* [Given problem]:
Copy out precisely the lines beginning at the line that contains "const pot = new THREE.Group();" and ending at the line that contains "bpy.data.objects.remove(obj)", including both.

* [Data provided]:
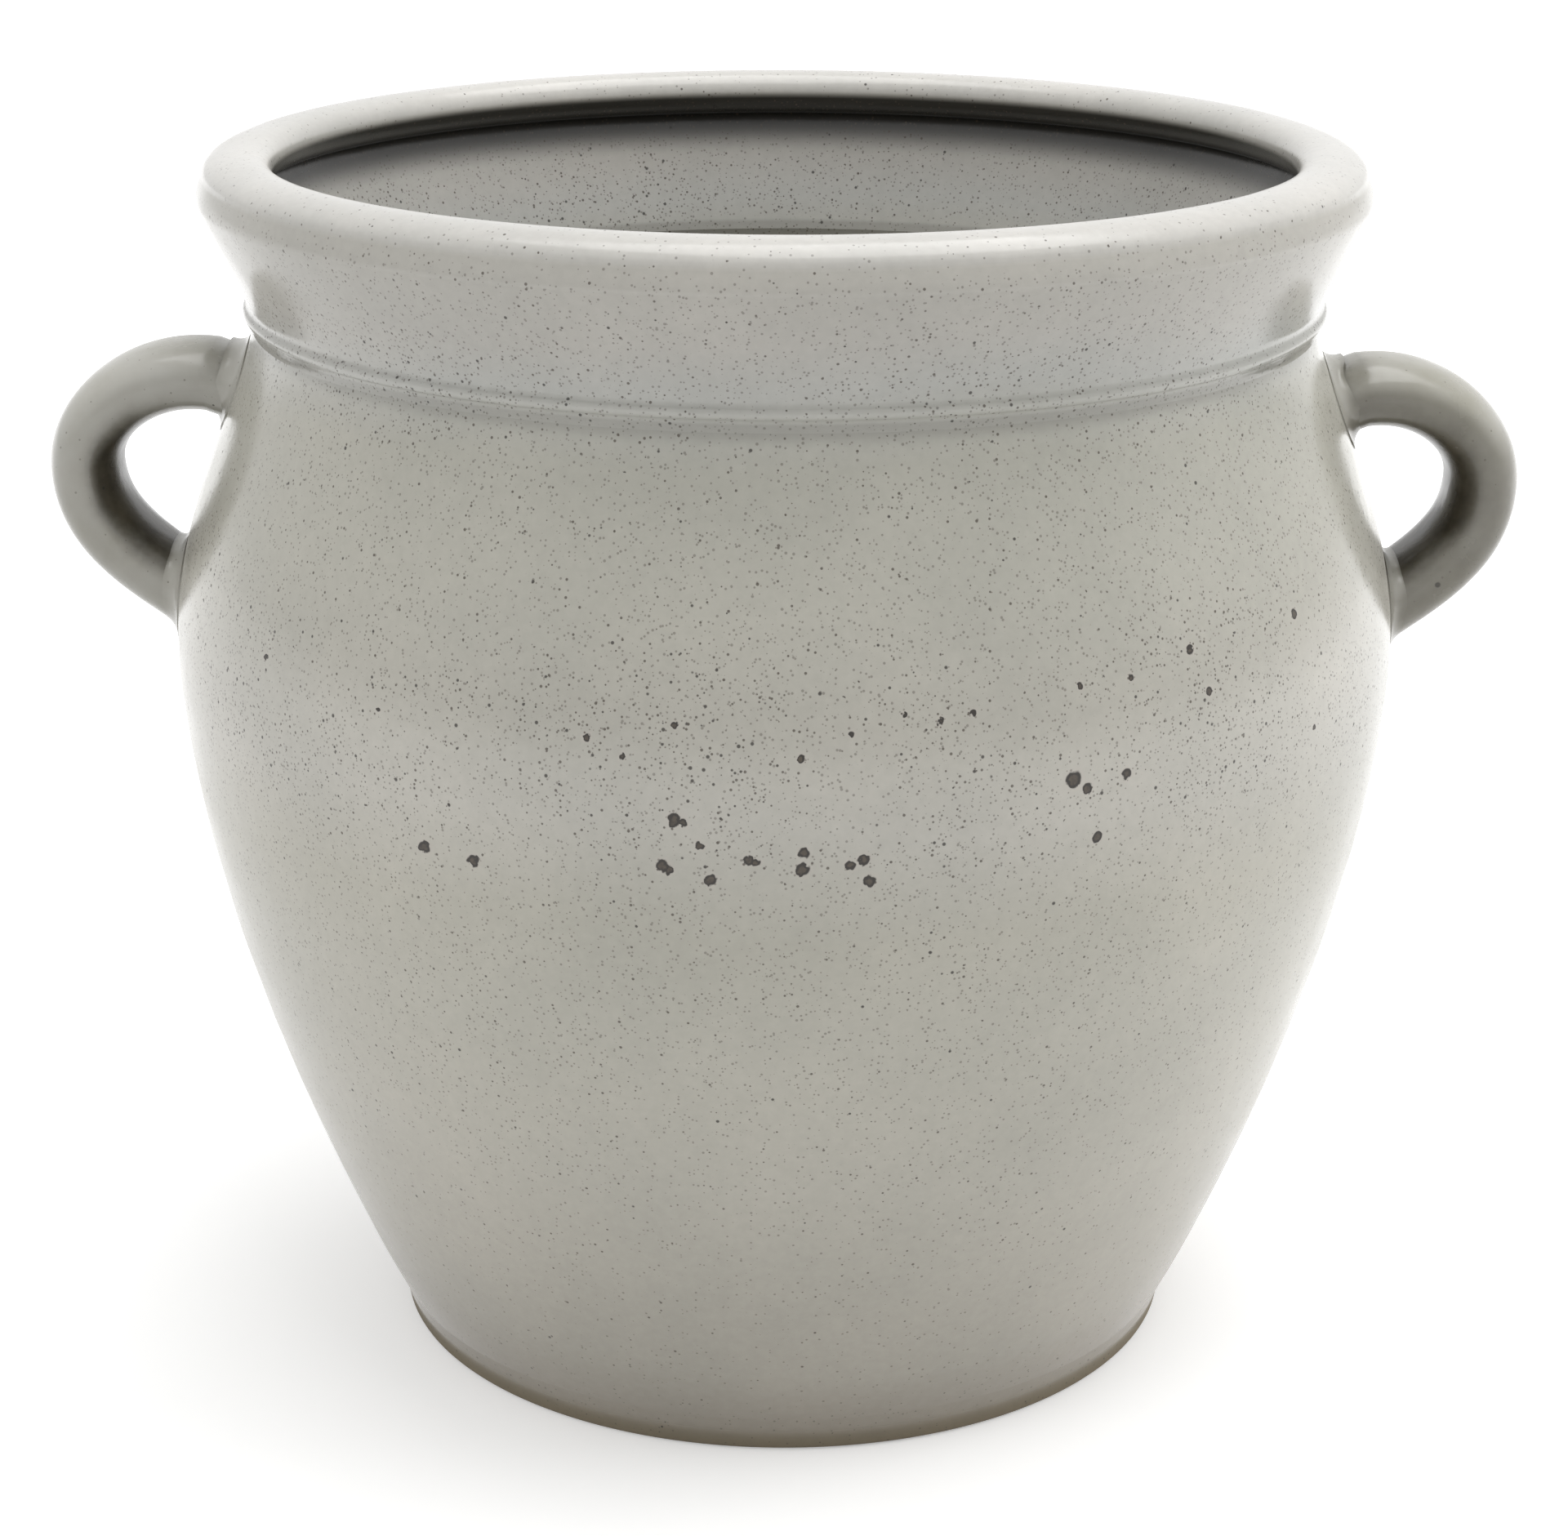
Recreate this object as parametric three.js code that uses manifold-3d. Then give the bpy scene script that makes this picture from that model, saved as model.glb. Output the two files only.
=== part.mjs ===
// A stoneware flowerpot with two strap handles, built from the clay pieces that it is joined from.
// Millimetres, +Z up. The origin is the centre of the foot, and the handles lie along X.

import * as THREE from 'three';
import { mergeVertices } from 'three/addons/utils/BufferGeometryUtils.js';
import Module from 'manifold-3d';

const wasm = await Module();
wasm.setup();

// Wall, from the floor up
const wallThickness = 9.5;
const floorThickness = 9;
const lowerWallHeight = 164;
const shoulderHeight = 73;
const collarHeight = 29;

// Radii of the outside
const footRadius = 95.5;
const heelRadius = 97.5;
const bellyRadius = 144;
const neckRadius = 123.6;
const rimRadius = 135;

// How the outside swells between those radii: the reach of each curve's ends
const heelSpread = 19;
const heelRise = 37.5;
const bellyFullness = 50.5;
const shoulderFullness = 28;
const neckSpread = 2.2;
const neckDraw = 16;

// Foot
const footEdge = 1.5;
const footRingWidth = 12;
const footRecess = 1.5;
const drainRadius = 9;
const floorCove = 9;

// Bead and groove at the foot of the collar
const beadRadius = 1.5;
const beadRise = 4.2;
const beadInset = 0.4;
const beadStart = -Math.PI * 0.4;
const beadEnd = Math.PI * 0.3;
const grooveRise = 6.2;
const grooveOut = 1.1;
const collarSpread = 2.3;
const collarSwell = 8;
const seatSpread = 3.7;

// Rolled rim
const rimWidth = 17.5;
const rimRise = 11;
const bandRise = 6.2;
const bandLean = 1.8;
const crestInset = 10.8;
const lipRise = 6;
const lipUndercut = 6.5;

// Strap handles
const strapWidth = 28.5;
const strapThickness = 16.2;
const strapFullness = 2.4;
const handleProjection = 29;
const upperRootDrop = 16.6;
const lowerRootRise = 6.3;
const handleBulgeRise = 31.2;
const upperArmReach = 19;
const upperArmLift = 7.8;
const upperArmBend = 13.7;
const lowerArmBend = 14.7;
const lowerArmReach = 12.5;
const lowerArmLift = 9;
const rootSink = 2;
const rootTail = 6;
const rightHandleDrop = 3.3;

// Luting pads at the handle roots
const padMargin = 2.8;
const padLift = 2.4;
const padDepth = 7;
const padEdge = 1.4;

// Clearance between a joined piece and what it is luted to
const luteGap = 0.3;

// Smoothness
const turnSteps = 64;
const wallSteps = 9;
const collarSteps = 4;
const rimSteps = 4;
const strapSteps = 26;
const sectionSteps = 24;

// Heights of the joints between the pieces of the wall
const bellyHeight = floorThickness + lowerWallHeight;
const neckHeight = bellyHeight + shoulderHeight;
const rimSeatHeight = neckHeight + collarHeight;

const point = (radius, height) => new THREE.Vector2(radius, height);

function curve(start, startReach, endReach, end, steps) {
  return new THREE.CubicBezierCurve(start, startReach, endReach, end).getPoints(steps);
}

// The outside of the wall from heel to belly and from belly to neck.
function lowerOutline() {
  const heel = point(heelRadius, floorThickness);
  const belly = point(bellyRadius, bellyHeight);
  const heelReach = point(heelRadius + heelSpread, floorThickness + heelRise);
  const bellyReach = point(bellyRadius, bellyHeight - bellyFullness);
  return curve(heel, heelReach, bellyReach, belly, wallSteps);
}

function shoulderOutline() {
  const belly = point(bellyRadius, bellyHeight);
  const neck = point(neckRadius, neckHeight);
  const bellyReach = point(bellyRadius, bellyHeight + shoulderFullness);
  const neckReach = point(neckRadius + neckSpread, neckHeight - neckDraw);
  return curve(belly, bellyReach, neckReach, neck, wallSteps);
}

// The outside of the collar: a small cove, the bead, the groove above it and the flare to the rim.
function collarOutline() {
  const beadCentre = point(neckRadius + beadInset, neckHeight + beadRise);
  const bead = new THREE.EllipseCurve(
    beadCentre.x, beadCentre.y, beadRadius, beadRadius, beadStart, beadEnd,
  ).getPoints(collarSteps);
  const groove = point(neckRadius + grooveOut, neckHeight + grooveRise);
  const seat = point(rimRadius, rimSeatHeight);
  const grooveReach = point(groove.x + collarSpread, groove.y + collarSwell);
  const seatReach = point(seat.x - seatSpread, seat.y - collarSwell);
  return [
    point(neckRadius, neckHeight),
    ...bead,
    ...curve(groove, grooveReach, seatReach, seat, wallSteps),
  ];
}

// The same outline moved in by the wall's thickness, from top to bottom.
function insideOf(outline) {
  return outline.map((p) => point(p.x - wallThickness, p.y)).reverse();
}

// A closed profile turned about the Z axis.
function turned(profile) {
  return new THREE.LatheGeometry([...profile, profile[0].clone()], turnSteps).rotateX(Math.PI / 2);
}

function baseSlab() {
  const ringInside = footRadius - footRingWidth;
  return turned([
    point(drainRadius, footRecess),
    point(ringInside - footRecess, footRecess),
    point(ringInside, 0),
    point(footRadius - footEdge, 0),
    point(footRadius, footEdge),
    point(heelRadius, floorThickness),
    point(drainRadius, floorThickness),
  ]);
}

// The inside of the lower wall ends in a cove that meets the floor.
function lowerWall() {
  const outside = lowerOutline();
  const inside = insideOf(outside).filter((p) => p.y > floorThickness + floorCove);
  const last = inside[inside.length - 1];
  const corner = point(heelRadius - wallThickness, floorThickness);
  const toe = point(corner.x - floorCove, floorThickness);
  const cove = new THREE.QuadraticBezierCurve(last, corner, toe).getPoints(collarSteps).slice(1);
  return turned([...outside, ...inside, ...cove]);
}

function shoulderWall() {
  const outside = shoulderOutline();
  return turned([...outside, ...insideOf(outside)]);
}

function neckCollar() {
  const seatInside = point(rimRadius - wallThickness, rimSeatHeight);
  const neckInside = point(neckRadius - wallThickness, neckHeight);
  const seatReach = point(seatInside.x - seatSpread, seatInside.y - collarSwell);
  const neckReach = point(neckInside.x + collarSpread, neckInside.y + collarSwell);
  return turned([...collarOutline(), ...curve(seatInside, seatReach, neckReach, neckInside, wallSteps)]);
}

function rolledRim() {
  const lipRadius = rimRadius - rimWidth;
  const crestRadius = rimRadius - crestInset;
  const seat = point(rimRadius, rimSeatHeight);
  const arris = point(rimRadius - bandLean, rimSeatHeight + bandRise);
  const crest = point(crestRadius, rimSeatHeight + rimRise);
  const lip = point(lipRadius, rimSeatHeight + lipRise);
  const under = point(lipRadius + lipUndercut, rimSeatHeight);
  const outerReach = point((arris.x * 2 + crest.x) / 3, (arris.y + crest.y * 2) / 3);
  const crestOut = point((arris.x + crest.x * 2) / 3, crest.y);
  const crestIn = point((lip.x + crest.x) / 2, crest.y);
  const lipUp = point(lip.x, (lip.y + crest.y) / 2);
  const lipDown = point(lip.x, (lip.y + seat.y) / 2);
  return turned([
    seat,
    ...curve(arris, outerReach, crestOut, crest, rimSteps),
    ...curve(crest, crestIn, lipUp, lip, rimSteps).slice(1),
    ...new THREE.QuadraticBezierCurve(lip, lipDown, under).getPoints(rimSteps).slice(1),
  ]);
}

// Solids for the joins and cuts.
function solidOf(geometry) {
  const bare = geometry.clone();
  bare.deleteAttribute('normal');
  bare.deleteAttribute('uv');
  const welded = mergeVertices(bare.index ? bare.toNonIndexed() : bare, 1e-4);
  return new wasm.Manifold(new wasm.Mesh({
    numProp: 3,
    vertProperties: new Float32Array(welded.attributes.position.array),
    triVerts: new Uint32Array(welded.index.array),
  }));
}

function geometryOf(solid) {
  const mesh = solid.getMesh();
  const geometry = new THREE.BufferGeometry();
  geometry.setAttribute('position', new THREE.BufferAttribute(mesh.vertProperties, 3));
  geometry.setIndex(new THREE.BufferAttribute(mesh.triVerts, 1));
  geometry.computeVertexNormals();
  return geometry;
}

// Everything inside the wall's outer face plus the luting gap, down to the axis.
function wallEnvelope() {
  const outline = [...lowerOutline(), ...shoulderOutline().slice(1), ...collarOutline().slice(1)];
  const grown = outline.map((p) => point(p.x + luteGap, p.y));
  const profile = [point(0, floorThickness), ...grown, point(0, rimSeatHeight)];
  return solidOf(new THREE.LatheGeometry(profile, turnSteps).rotateX(Math.PI / 2));
}

// A place on the shoulder at one height: the point on the wall, and the direction straight out of it.
function wallRoot(height) {
  const outline = [...lowerOutline(), ...shoulderOutline().slice(1)];
  const above = outline.findIndex((p) => p.y >= height);
  const [low, high] = [outline[above - 1], outline[above]];
  const share = (height - low.y) / (high.y - low.y);
  const place = new THREE.Vector3(low.x + (high.x - low.x) * share, 0, height);
  const outward = new THREE.Vector3(high.y - low.y, 0, low.x - high.x).normalize();
  return { place, outward };
}

// A flattened oval: a fullness of 2 is an ellipse, and a higher one comes nearer to a rectangle.
function ovalSection(width, thickness) {
  const power = 2 / strapFullness;
  const stretch = (value) => Math.sign(value) * Math.abs(value) ** power;
  const outline = Array.from({ length: sectionSteps }, (_, step) => {
    const turn = (step / sectionSteps) * Math.PI * 2;
    return point((stretch(Math.cos(turn)) * width) / 2, (stretch(Math.sin(turn)) * thickness) / 2);
  });
  return new THREE.Shape(outline);
}

// The line along the middle of a strap, from inside the wall at the upper root round to the lower root.
function strapPath(upper, lower) {
  const top = upper.place.clone().addScaledVector(upper.outward, -rootSink);
  const foot = lower.place.clone().addScaledVector(lower.outward, -rootSink);
  const bulge = new THREE.Vector3(
    bellyRadius + handleProjection - strapThickness / 2, 0, lower.place.z + handleBulgeRise,
  );
  const shifted = (from, x, z) => new THREE.Vector3(from.x + x, 0, from.z + z);
  const topReach = shifted(top, upperArmReach, upperArmLift);
  const footReach = shifted(foot, lowerArmReach, lowerArmLift);
  const behind = (end, reach) => (
    end.clone().addScaledVector(end.clone().sub(reach).normalize(), rootTail)
  );
  const path = new THREE.CurvePath();
  path.add(new THREE.LineCurve3(behind(top, topReach), top));
  path.add(new THREE.CubicBezierCurve3(top, topReach, shifted(bulge, 0, upperArmBend), bulge));
  path.add(new THREE.CubicBezierCurve3(bulge, shifted(bulge, 0, -lowerArmBend), footReach, foot));
  path.add(new THREE.LineCurve3(foot, behind(foot, footReach)));
  return path;
}

// A frame with its Z axis straight out of the wall and its X axis along Y of the pot.
function rootFrame(root, lift) {
  const along = new THREE.Vector3(0, 1, 0);
  const up = new THREE.Vector3().crossVectors(root.outward, along);
  const frame = new THREE.Matrix4().makeBasis(along, up, root.outward);
  return frame.setPosition(root.place.clone().addScaledVector(root.outward, lift));
}

// The pad reaches as far along the wall as the slanting end of the strap that it carries.
function lutingPad(root, strapDirection, envelope) {
  const across = strapThickness / Math.abs(strapDirection.dot(root.outward));
  const outline = ovalSection(strapWidth + 2 * padMargin, across + 2 * padMargin);
  const pad = new THREE.ExtrudeGeometry(outline, {
    depth: padDepth - 2 * padEdge,
    steps: 1,
    bevelThickness: padEdge,
    bevelSize: padEdge,
    bevelOffset: -padEdge,
    bevelSegments: 2,
  });
  pad.translate(0, 0, padEdge - padDepth);
  pad.applyMatrix4(rootFrame(root, padLift));
  return geometryOf(solidOf(pad).subtract(envelope));
}

// What lies behind a pad's outer face, with the luting gap, is cut off the strap.
function behindPad(root) {
  const reach = strapWidth + padMargin * 2;
  const block = new THREE.BoxGeometry(reach * 2, reach * 2, reach);
  block.translate(0, 0, -reach / 2);
  block.applyMatrix4(rootFrame(root, padLift + luteGap));
  return solidOf(block);
}

function strapHandle(path, upper, lower) {
  const section = ovalSection(strapWidth, strapThickness);
  const strap = new THREE.ExtrudeGeometry(section, { steps: strapSteps, extrudePath: path });
  return geometryOf(solidOf(strap).subtract(behindPad(upper)).subtract(behindPad(lower)));
}

function piece(name, geometry, color, roughness) {
  const material = new THREE.MeshStandardMaterial({ color, roughness, metalness: 0 });
  const mesh = new THREE.Mesh(geometry, material);
  mesh.name = name;
  return mesh;
}

// One handle with its two pads, built on the +X side and turned about Z to its own side.
function handleGroup(side, turn, drop, envelope) {
  const upper = wallRoot(neckHeight - upperRootDrop - drop);
  const lower = wallRoot(bellyHeight + lowerRootRise - drop);
  const path = strapPath(upper, lower);
  const upperDirection = path.getTangent(0);
  const lowerDirection = path.getTangent(1);
  const group = new THREE.Group();
  group.rotation.z = turn;
  group.add(
    piece(side + '_handle', strapHandle(path, upper, lower), 0xaaa8a0, 0.28),
    piece(side + '_upper_pad', lutingPad(upper, upperDirection, envelope), 0xa3a097, 0.34),
    piece(side + '_lower_pad', lutingPad(lower, lowerDirection, envelope), 0xa3a097, 0.34),
  );
  return group;
}

const pot = new THREE.Group();
const envelope = wallEnvelope();
pot.add(
  piece('base_slab', baseSlab(), 0x9b9384, 0.7),
  piece('lower_wall', lowerWall(), 0xa9a79f, 0.26),
  piece('shoulder_wall', shoulderWall(), 0xb0afa8, 0.24),
  piece('neck_collar', neckCollar(), 0xb0b0aa, 0.24),
  piece('rolled_rim', rolledRim(), 0xcfcdc9, 0.22),
  handleGroup('left', Math.PI, 0, envelope),
  handleGroup('right', 0, rightHandleDrop, envelope),
);

export default pot;
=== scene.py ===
import math

import bmesh
import bpy
from mathutils import Matrix, Vector, noise


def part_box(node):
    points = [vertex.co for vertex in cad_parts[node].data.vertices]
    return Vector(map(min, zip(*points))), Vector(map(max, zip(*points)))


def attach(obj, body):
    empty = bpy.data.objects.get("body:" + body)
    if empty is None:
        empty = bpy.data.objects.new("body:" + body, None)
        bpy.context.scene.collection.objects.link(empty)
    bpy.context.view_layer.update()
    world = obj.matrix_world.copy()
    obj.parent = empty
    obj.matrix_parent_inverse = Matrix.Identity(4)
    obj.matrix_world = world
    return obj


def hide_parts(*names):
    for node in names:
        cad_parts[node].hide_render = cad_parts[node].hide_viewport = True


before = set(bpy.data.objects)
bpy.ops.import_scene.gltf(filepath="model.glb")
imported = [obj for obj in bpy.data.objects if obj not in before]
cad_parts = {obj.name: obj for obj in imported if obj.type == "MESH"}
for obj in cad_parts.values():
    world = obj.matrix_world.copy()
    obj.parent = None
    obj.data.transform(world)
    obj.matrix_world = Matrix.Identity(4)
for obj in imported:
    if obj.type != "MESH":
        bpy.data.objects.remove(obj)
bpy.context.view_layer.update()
mm = 0.001
weldGap = 1e-6
print("frame loaded:", len(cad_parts), "nodes")

# Sizes read from the frame
lowerLow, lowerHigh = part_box("lower_wall")
collarLow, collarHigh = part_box("neck_collar")
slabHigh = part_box("base_slab")[1]
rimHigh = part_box("rolled_rim")[1]

heights = {
    "floor": lowerLow.z,
    "belly": lowerHigh.z,
    "neck": collarLow.z,
    "seat": collarHigh.z,
    "top": rimHigh.z,
}
radii = {
    "heel": slabHigh.x,
    "belly": lowerHigh.x,
    "rim": collarHigh.x,
}


def at(radius, height):
    return Vector((radius, height))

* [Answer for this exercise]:
const pot = new THREE.Group();
const envelope = wallEnvelope();
pot.add(
  piece('base_slab', baseSlab(), 0x9b9384, 0.7),
  piece('lower_wall', lowerWall(), 0xa9a79f, 0.26),
  piece('shoulder_wall', shoulderWall(), 0xb0afa8, 0.24),
  piece('neck_collar', neckCollar(), 0xb0b0aa, 0.24),
  piece('rolled_rim', rolledRim(), 0xcfcdc9, 0.22),
  handleGroup('left', Math.PI, 0, envelope),
  handleGroup('right', 0, rightHandleDrop, envelope),
);

export default pot;
=== scene.py ===
import math

import bmesh
import bpy
from mathutils import Matrix, Vector, noise


def part_box(node):
    points = [vertex.co for vertex in cad_parts[node].data.vertices]
    return Vector(map(min, zip(*points))), Vector(map(max, zip(*points)))


def attach(obj, body):
    empty = bpy.data.objects.get("body:" + body)
    if empty is None:
        empty = bpy.data.objects.new("body:" + body, None)
        bpy.context.scene.collection.objects.link(empty)
    bpy.context.view_layer.update()
    world = obj.matrix_world.copy()
    obj.parent = empty
    obj.matrix_parent_inverse = Matrix.Identity(4)
    obj.matrix_world = world
    return obj


def hide_parts(*names):
    for node in names:
        cad_parts[node].hide_render = cad_parts[node].hide_viewport = True


before = set(bpy.data.objects)
bpy.ops.import_scene.gltf(filepath="model.glb")
imported = [obj for obj in bpy.data.objects if obj not in before]
cad_parts = {obj.name: obj for obj in imported if obj.type == "MESH"}
for obj in cad_parts.values():
    world = obj.matrix_world.copy()
    obj.parent = None
    obj.data.transform(world)
    obj.matrix_world = Matrix.Identity(4)
for obj in imported:
    if obj.type != "MESH":
        bpy.data.objects.remove(obj)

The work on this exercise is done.